Afterward, users are prompted to pay for their new collection of images. Lensa offers 10 different style variations for users to choose from, such as fantasy, fairy princess, focus, pop, stylish, anime, light, kawaii, iridescent and cosmic. Packages of 50, 100 and 200 avatars in each of these styles are priced at $3.99, $5.99 and $7.99, respectively.

The app has processed 431 million avatars to date with 90 percent of users saving or sharing their images, according to Prisma Labs.

“Prisma Labs’ team had been on a mission to defy trends and develop a product beyond yet another photo-editing feature for a number of years before the successful release of Magic Avatars last month,” a company representative told Built In via email. “Magic Avatars’ experience is a personal one.
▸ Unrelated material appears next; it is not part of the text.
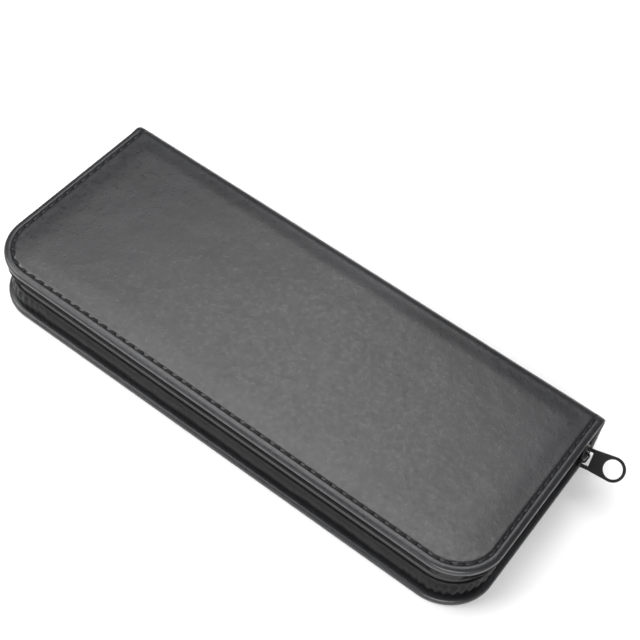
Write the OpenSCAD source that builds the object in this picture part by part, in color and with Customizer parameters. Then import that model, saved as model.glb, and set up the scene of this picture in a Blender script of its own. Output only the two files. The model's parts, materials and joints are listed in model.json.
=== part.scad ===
// Zip-around fountain pen case in soft leather cloth, lying zipped shut on its back cover.
// Origin: centre of the back cover's outer face. +X runs along the spine towards the closed
// end of the zip, +Y from the zip side to the spine, +Z up. All sizes in millimetres.

/* [Case] */
// Length along the spine
case_length = 200; // [180:1:230]
// Depth from the zip side to the back of the spine
case_depth = 82; // [78:1:96]
// Thickness when zipped shut
case_thickness = 23; // [23:0.5:28]
// Radius of the two corners at the zip side
corner_r = 17; // [12:1:22]

/* [Covers] */
// Thickness of the outer leather
skin_t = 0.8; // [0.6:0.1:1]
// Thickness of the foam under the leather
foam_t = 0.6; // [0.4:0.1:1]
// Thickness of the board that keeps a cover flat
board_t = 1.6; // [1.2:0.1:2]
// Thickness of the lining
lining_t = 0.4; // [0.3:0.1:0.6]
// Width of the leather that is turned in over the board
turn_in = 6; // [4:0.5:8]
// Height of the leather that is turned in over the board
turn_in_t = 0.6; // [0.4:0.1:0.8]
// Distance from the edge of a cover to its row of stitches
stitch_inset = 3; // [2.5:0.5:4]
// Distance from one stitch to the next
stitch_pitch = 4; // [3:0.25:5]

/* [Side wall] */
// How far the side wall stands inside the edge of the covers
wall_inset = 2.2; // [1.8:0.1:3]
// Thickness of the leather side wall
wall_t = 0.8; // [0.6:0.1:1]
// Height of the leather wall on the back cover
back_wall_h = 8.3; // [6.5:0.1:8.3]
// Height of the leather wall on the front cover
front_wall_h = 3.3; // [3:0.1:3.5]
// Width of the wall's foot, which is glued to the cover
foot_w = 4.8; // [4:0.2:6]
// Thickness of the wall's foot
foot_t = 0.6; // [0.4:0.1:0.8]

/* [Zip] */
// Thickness of the zip tape
tape_t = 0.5; // [0.4:0.1:0.6]
// Width of the coil across the tape
coil_w = 1.6; // [1.4:0.1:1.8]
// Height of the coil on the edge of one tape
coil_h = 0.75; // [0.6:0.05:0.9]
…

It is meant to invite one to exercise imagination, encounter various unconventional interpretations of oneself and choose the ones that resonate with oneself the most. The end result is always unique, ingenious, and always very human.”

 

Working at Prisma Labs

Following the user growth the company has achieved with its latest creation, Prisma Labs is furthering its momentum with more plans to innovate the digital art space.

“At Prisma Labs, we are developing a universe of creativity with our feature product Lensa winning the hearts of millions of digital creators,” the company wrote on its website. “Our remote team is spread across the globe and comes together to make a spectacular product that is changing the photo and video arena.”

The company is currently growing its team to fuel this modernization. Several open roles are listed on its careers page spanning its development and product teams.

Editor’s note: This article was updated on Dec. 12 to include additional information from Prisma Labs.